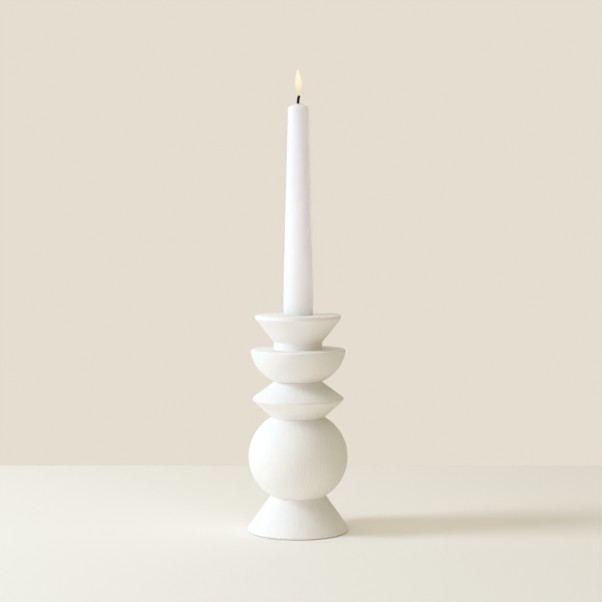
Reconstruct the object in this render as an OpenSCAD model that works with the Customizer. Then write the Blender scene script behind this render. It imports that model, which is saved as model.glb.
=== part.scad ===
// Candlestick of five turned and painted wood elements, stacked on a central tie rod,
// with a steel candle socket, a felt pad and a taper candle.
// +Z is up. The origin is on the axis, at the surface that the felt pad stands on.

/* [Foot] */
// Diameter of the cone foot
foot_d = 77; // [64:0.2:90]
// Height of the cone foot
foot_h = 26.7; // [22:0.1:34]
// Height of the upright edge round the foot
foot_edge_h = 1.5; // [1.2:0.1:3]
// Diameter of the waist between the foot and the ball
foot_waist_d = 41.8; // [36:0.2:46]

/* [Ball] */
// Diameter of the ball at its middle
ball_d = 75.4; // [66:0.2:84]
// Radius of the ball's side curve, a little flatter than a true sphere's
ball_curve_r = 34.5; // [32:0.1:36]
// Diameter of the waist between the ball and the double cone
ball_waist_d = 40.2; // [36:0.2:44]

/* [Double cone] */
// Diameter of the double cone at its edge
double_d = 69.2; // [60:0.2:80]
// Height of the double cone
double_h = 27.5; // [24:0.1:32]
// Height of the middle of its edge above its underside
double_edge_z = 14.2; // [11:0.1:16]
// Height of its blunt edge
double_edge_h = 1.7; // [1.6:0.1:3]
// Diameter of the waist between the double cone and the bowl
double_waist_d = 35.2; // [32:0.2:40]

/* [Bowl] */
// Diameter that the bowl's side curve comes to, just above the rim
bowl_d = 72.6; // [66:0.2:80]
// Height of the bowl
bowl_h = 24.5; // [22:0.1:25]
// Radius of the bowl's side curve
bowl_curve_r = 28.9; // [28:0.1:31]
// Radius of the rounded rim
bowl_rim_r = 1.3; // [0.8:0.1:2]

/* [Cup] */
// Diameter of the cup at its rim
cup_d = 65; // [56:0.2:76]
// Height of the cup
cup_h = 26.1; // [24:0.1:30]
// Height of the upright edge round the rim
cup_edge_h = 2.9; // [2.4:0.1:5]
// Diameter of the cup's neck
cup_neck_d = 36.6; // [32:0.1:42]
// Height of the straight neck under the cup
cup_neck_h = 5.3; // [1:0.1:7]

/* [Joints between the elements] */
// Diameter of the spigot turned under each element
spigot_d = 22; // [18:0.5:24]
// Length of each spigot
spigot_h = 4; // [3:0.1:5]
// Radial gap for glue round a spigot
spigot_gap = 0.1; // [0.05:0.01:0.2]
// Diameter of the tie rod
rod_d = 6; // [5:0.5:6]
// Radial gap between the tie rod and the wood
rod_gap = 0.3; // [0.2:0.05:0.5]

/* [Candle socket] */
// Bore of the socket, for a 22 mm taper candle
socket_bore_d = 22.8; // [22.6:0.1:23.2]
// Depth of the socket
socket_depth = 20; // [15:0.5:20]
// Wall of the pressed steel socket
socket_wall = 1; // [0.8:0.1:1.2]
// Diameter of the flange let into the cup's top
socket_flange_d = 28.4; // [27.6:0.1:30]
// Thickness of the flange
socket_flange_t = 0.8; // [0.6:0.1:1]

/* [Underside] */
// Thickness of the felt pad
felt_t = 1.2; // [1:0.1:2]
// How far the felt stands below the wood
felt_proud = 0.4; // [0.3:0.1:0.8]
// Diameter of the felt pad
felt_d = 70; // [60:0.5:72]
// Diameter of the pocket for the washer and nut
pocket_d = 25; // [23:0.5:28]
// Height of the pocket's ceiling above the table
pocket_z = 11; // [10.5:0.1:14]

/* [Candle] */
// Diameter of the candle above the socket
candle_d = 22.2; // [20:0.1:22.4]
// Diameter of the candle at its foot
candle_foot_d = 21.8; // [20:0.1:22]
// Diameter of the candle at its shoulder
candle_top_d = 15.1; // [12:0.1:18]
// Length of the candle from its foot to its shoulder
candle_length = 177; // [120:0.2:260]
// Height of the wax dome above the shoulder
candle_dome_h = 2.4; // [1:0.1:3]
// Diameter of the wick
wick_d = 2.2; // [1.4:0.1:2.4]
// Radius that the burnt end of the wick curls to
wick_curl_r = 24; // [12:0.5:40]
// Angle that the burnt end curls through
wick_curl = 12; // [5:1:35]

/* [Hidden] */
$fn = 180;

paint = "#f4f2ec";
steel = "#b9bcc0";

// How far a side curve of radius arc_r, widest at radius wide_r, climbs from radius neck_r
function arc_rise(arc_r, wide_r, neck_r) = sqrt(pow(arc_r, 2) - pow(neck_r - wide_r + arc_r, 2));

ball_low = arc_rise(ball_curve_r, ball_d / 2, foot_waist_d / 2);
ball_high = arc_rise(ball_curve_r, ball_d / 2, ball_waist_d / 2);
bowl_low = arc_rise(bowl_curve_r, bowl_d / 2, double_waist_d / 2);

// Level of the underside of each element
base_z = felt_proud;
ball_z = base_z + foot_h;
double_z = ball_z + ball_low + ball_high;
bowl_z = double_z + double_h;
cup_z = bowl_z + bowl_h;
top_z = cup_z + cup_h;

// The side curve stops here, where the rim begins to round over
rim_z = cup_z - bowl_rim_r;
rim_r = bowl_d / 2 - bowl_curve_r + sqrt(pow(bowl_curve_r, 2) - pow(bowl_z + bowl_low - rim_z, 2));

// Small roundings that the paint leaves on the edges
soft_edge = 0.45;
soft_rim = 0.8;

hole_r = rod_d / 2 + rod_gap;
recess_r = spigot_d / 2 + spigot_gap;
recess_h = spigot_h + 0.3;

socket_floor_z = top_z - socket_depth;
socket_floor_t = 1.6;
socket_r = socket_bore_d / 2 + socket_wall;
boss_r = 6;
boss_h = 12;
boss_bottom_z = socket_floor_z - socket_floor_t - boss_h;
boss_gap = 0.2;
thread_top_z = socket_floor_z - 2.6;

washer_d = 20;
washer_t = 1.6;
nut_af = 10;
nut_h = 5;
rod_bottom_z = pocket_z - washer_t - nut_h - 1.8;
rod_top_z = thread_top_z - 0.5;
rod_chamfer = 0.6;

shoulder_z = socket_floor_z + candle_length;
// The candle keeps its full diameter from just above the socket to here
straight_low_z = top_z + 7;
straight_high_z = top_z + 17;
wick_base_z = shoulder_z + candle_dome_h;

function unit(v) = v / norm(v);
function half_angle(a, b, c) = acos(unit(a - b) * unit(c - b)) / 2;

// An outline whose corners are rounded to the given radii; 0 keeps a corner sharp
module soft_outline(points, radii) {
    n = len(points);
    function before(i) = points[(i + n - 1) % n];
    function after(i) = points[(i + 1) % n];
    function half(i) = half_angle(before(i), points[i], after(i));
    function on_edge(i, end) = points[i] + unit(end - points[i]) * radii[i] / tan(half(i));
    polygon([for (i = [0:n - 1]) each radii[i] > 0
        ? [on_edge(i, before(i)), on_edge(i, after(i))]
        : [points[i]]]);
    for (i = [0:n - 1]) if (radii[i] > 0) {
        inward = unit(unit(before(i) - points[i]) + unit(after(i) - points[i]));
        translate(points[i] + inward * radii[i] / sin(half(i)))
            circle(radii[i]);
    }
}

// The half-outline of a curved side, from level low to level high, widest at wide_z
module curved_outline(arc_r, wide_r, wide_z, low, high) {
    intersection() {
        translate([wide_r - arc_r, wide_z])
            circle(arc_r);
        translate([0, low])
            square([wide_r + 1, high - low]);
    }
    core_r = wide_r - arc_r;
    translate([0, low])
        square([core_r + 1, high - low]);
}

module round_bar(d, low, high) {
    translate([0, 0, low])
        cylinder(d = d, h = high - low);
}

// A spigot that reaches below an element's underside
module spigot(level) {
    round_bar(spigot_d, level - spigot_h, level + 0.5);
}

// The recess for the next element's spigot, in a top at the given level
module recess(level) {
    round_bar(2 * recess_r, level - recess_h, level + 1);
}

// The hole for the tie rod, right through an element
module rod_hole(low, high) {
    round_bar(2 * hole_r, low - spigot_h - 1, high + 1);
}

module base() {
    color(paint) difference() {
        rotate_extrude() soft_outline(
            [[0, base_z], [foot_d / 2, base_z], [foot_d / 2, base_z + foot_edge_h],
             [foot_waist_d / 2, ball_z], [0, ball_z]],
            [0, soft_edge, soft_rim, 0, 0]);
        recess(ball_z);
        rod_hole(base_z, ball_z);
        round_bar(felt_d + 0.4, base_z - 1, felt_t);
        round_bar(pocket_d, base_z, pocket_z);
    }
}

module ball() {
    color(paint) difference() {
        union() {
            rotate_extrude()
                curved_outline(ball_curve_r, ball_d / 2, ball_z + ball_low, ball_z, double_z);
            spigot(ball_z);
        }
        recess(double_z);
        rod_hole(ball_z, double_z);
    }
}

module double_cone() {
    edge_low = double_z + double_edge_z - double_edge_h / 2;
    color(paint) difference() {
        union() {
            rotate_extrude() soft_outline(
                [[0, double_z], [ball_waist_d / 2, double_z], [double_d / 2, edge_low],
                 [double_d / 2, edge_low + double_edge_h], [double_waist_d / 2, bowl_z],
                 [0, bowl_z]],
                [0, 0, soft_rim, soft_rim, 0, 0]);
            spigot(double_z);
        }
        recess(bowl_z);
        rod_hole(double_z, bowl_z);
    }
}

module bowl() {
    lap = 0.01;
    color(paint) difference() {
        union() {
            rotate_extrude()
                curved_outline(bowl_curve_r, bowl_d / 2, bowl_z + bowl_low, bowl_z, rim_z);
            rotate_extrude() soft_outline(
                [[0, rim_z - lap], [rim_r, rim_z - lap], [rim_r, cup_z], [0, cup_z]],
                [0, 0, bowl_rim_r, 0]);
            spigot(bowl_z);
        }
        recess(cup_z);
        rod_hole(bowl_z, cup_z);
        round_bar(2 * (boss_r + boss_gap), boss_bottom_z - 0.5, cup_z + 1);
    }
}

module cup() {
    color(paint) difference() {
        union() {
            rotate_extrude() soft_outline(
                [[0, cup_z], [cup_neck_d / 2, cup_z], [cup_neck_d / 2, cup_z + cup_neck_h],
                 [cup_d / 2, top_z - cup_edge_h], [cup_d / 2, top_z], [0, top_z]],
                [0, 0, 0, 1.2, soft_edge, 0]);
            spigot(cup_z);
        }
        round_bar(2 * (socket_r + 0.1), socket_floor_z - socket_floor_t - 0.2, top_z + 1);
        round_bar(socket_flange_d + 0.2, top_z - socket_flange_t, top_z + 1);
        round_bar(2 * (boss_r + boss_gap), cup_z - spigot_h - 1, top_z);
    }
}

module candle_socket() {
    color(paint) difference() {
        union() {
            round_bar(2 * socket_r, socket_floor_z - socket_floor_t, top_z);
            round_bar(socket_flange_d, top_z - socket_flange_t, top_z);
            round_bar(2 * boss_r, boss_bottom_z, socket_floor_z - socket_floor_t + 0.5);
        }
        round_bar(socket_bore_d, socket_floor_z, top_z + 1);
        round_bar(rod_d, boss_bottom_z - 1, thread_top_z);
    }
}

module tie_rod() {
    color(steel) rotate_extrude() polygon([
        [0, rod_bottom_z], [rod_d / 2 - rod_chamfer, rod_bottom_z],
        [rod_d / 2, rod_bottom_z + rod_chamfer], [rod_d / 2, rod_top_z - rod_chamfer],
        [rod_d / 2 - rod_chamfer, rod_top_z], [0, rod_top_z]]);
}

module washer() {
    color(steel) difference() {
        round_bar(washer_d, pocket_z - washer_t, pocket_z);
        round_bar(rod_d + 0.4, pocket_z - washer_t - 1, pocket_z + 1);
    }
}

module nut() {
    top = pocket_z - washer_t;
    across_corners = nut_af / cos(30);
    chamfer = 0.7;
    color(steel) difference() {
        intersection() {
            translate([0, 0, top - nut_h])
                cylinder(d = across_corners, h = nut_h, $fn = 6);
            rotate_extrude() polygon([
                [0, top - nut_h], [nut_af / 2, top - nut_h],
                [across_corners / 2 + 0.2, top - nut_h + chamfer],
                [across_corners / 2 + 0.2, top - chamfer], [nut_af / 2, top], [0, top]]);
        }
        round_bar(rod_d, top - nut_h - 1, top + 1);
    }
}

module felt_pad() {
    color("#8d8474") round_bar(felt_d, 0, felt_t);
}

module candle() {
    foot_chamfer = 1;
    dome_r = candle_top_d / 2 - 1.2;
    color("#f6f3f4") difference() {
        rotate_extrude() soft_outline(
            [[0, socket_floor_z], [candle_foot_d / 2 - foot_chamfer, socket_floor_z],
             [candle_foot_d / 2, socket_floor_z + foot_chamfer],
             [candle_d / 2, straight_low_z], [candle_d / 2, straight_high_z],
             [candle_top_d / 2, shoulder_z], [dome_r * 0.45, wick_base_z], [0, wick_base_z]],
            [0, 0, 0, 0, 0, 1.2, 2, 0]);
        round_bar(wick_d, socket_floor_z - 1, wick_base_z + 1);
    }
}

// The burnt end curls towards +X from just above the wax
module wick() {
    bend_z = wick_base_z + 0.3;
    $fn = 24;
    color("#1d1917") {
        round_bar(wick_d, socket_floor_z, bend_z);
        translate([wick_curl_r, 0, bend_z])
            rotate([90, 0, 180])
                rotate_extrude(angle = wick_curl)
                    translate([wick_curl_r, 0])
                        circle(d = wick_d);
    }
}

base();
ball();
double_cone();
bowl();
cup();
candle_socket();
tie_rod();
washer();
nut();
felt_pad();
candle();
wick();
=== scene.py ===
"""Candlestick maker: turned and painted wood, a wax candle with its wick, and the stage they stand on.

Lengths are metres, and every size given in millimetres is turned to metres by mm().
"""

import math
from collections import namedtuple

import bpy
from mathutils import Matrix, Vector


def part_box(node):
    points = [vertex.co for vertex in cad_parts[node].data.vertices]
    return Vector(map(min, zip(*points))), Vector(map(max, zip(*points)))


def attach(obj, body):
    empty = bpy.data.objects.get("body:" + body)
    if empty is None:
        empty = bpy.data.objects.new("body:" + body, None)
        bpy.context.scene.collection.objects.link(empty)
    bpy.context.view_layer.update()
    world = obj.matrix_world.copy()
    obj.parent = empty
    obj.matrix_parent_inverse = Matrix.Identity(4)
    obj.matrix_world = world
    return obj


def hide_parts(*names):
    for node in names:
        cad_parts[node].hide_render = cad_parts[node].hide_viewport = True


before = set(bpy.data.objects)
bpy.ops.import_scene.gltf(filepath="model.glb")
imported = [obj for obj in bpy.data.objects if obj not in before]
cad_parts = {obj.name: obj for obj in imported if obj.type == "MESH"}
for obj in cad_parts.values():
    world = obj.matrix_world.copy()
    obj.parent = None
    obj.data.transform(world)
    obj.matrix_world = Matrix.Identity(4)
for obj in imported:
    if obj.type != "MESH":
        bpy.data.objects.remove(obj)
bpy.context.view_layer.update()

bl_info = {
    "name": "Turned candlestick",
    "version": (1, 0, 0),
    "blender": (4, 5, 0),
    "location": "View3D > Sidebar > Candlestick",
    "description": "Makes a painted wood candlestick with its candle around a packed frame",
    "category": "Object",
}


def mm(length):
    return length / 1000


def linear(hex_colour):
    """An sRGB hex colour as linear red, green, blue and alpha."""
    parts = [int(hex_colour[i : i + 2], 16) / 255 for i in (1, 3, 5)]
    return tuple(c / 12.92 if c <= 0.04045 else ((c + 0.055) / 1.055) ** 2.4 for c in parts) + (1.0,)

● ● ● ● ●

● **Exercise**:
Proceeding from the line containing "above the wax" through the line containing "obj.matrix_world = Matrix.Identity(4)", transcribe the lines above exactly, both end lines included.

● **Reply**:
// The burnt end curls towards +X from just above the wax
module wick() {
    bend_z = wick_base_z + 0.3;
    $fn = 24;
    color("#1d1917") {
        round_bar(wick_d, socket_floor_z, bend_z);
        translate([wick_curl_r, 0, bend_z])
            rotate([90, 0, 180])
                rotate_extrude(angle = wick_curl)
                    translate([wick_curl_r, 0])
                        circle(d = wick_d);
    }
}

base();
ball();
double_cone();
bowl();
cup();
candle_socket();
tie_rod();
washer();
nut();
felt_pad();
candle();
wick();
=== scene.py ===
"""Candlestick maker: turned and painted wood, a wax candle with its wick, and the stage they stand on.

Lengths are metres, and every size given in millimetres is turned to metres by mm().
"""

import math
from collections import namedtuple

import bpy
from mathutils import Matrix, Vector


def part_box(node):
    points = [vertex.co for vertex in cad_parts[node].data.vertices]
    return Vector(map(min, zip(*points))), Vector(map(max, zip(*points)))


def attach(obj, body):
    empty = bpy.data.objects.get("body:" + body)
    if empty is None:
        empty = bpy.data.objects.new("body:" + body, None)
        bpy.context.scene.collection.objects.link(empty)
    bpy.context.view_layer.update()
    world = obj.matrix_world.copy()
    obj.parent = empty
    obj.matrix_parent_inverse = Matrix.Identity(4)
    obj.matrix_world = world
    return obj


def hide_parts(*names):
    for node in names:
        cad_parts[node].hide_render = cad_parts[node].hide_viewport = True


before = set(bpy.data.objects)
bpy.ops.import_scene.gltf(filepath="model.glb")
imported = [obj for obj in bpy.data.objects if obj not in before]
cad_parts = {obj.name: obj for obj in imported if obj.type == "MESH"}
for obj in cad_parts.values():
    world = obj.matrix_world.copy()
    obj.parent = None
    obj.data.transform(world)
    obj.matrix_world = Matrix.Identity(4)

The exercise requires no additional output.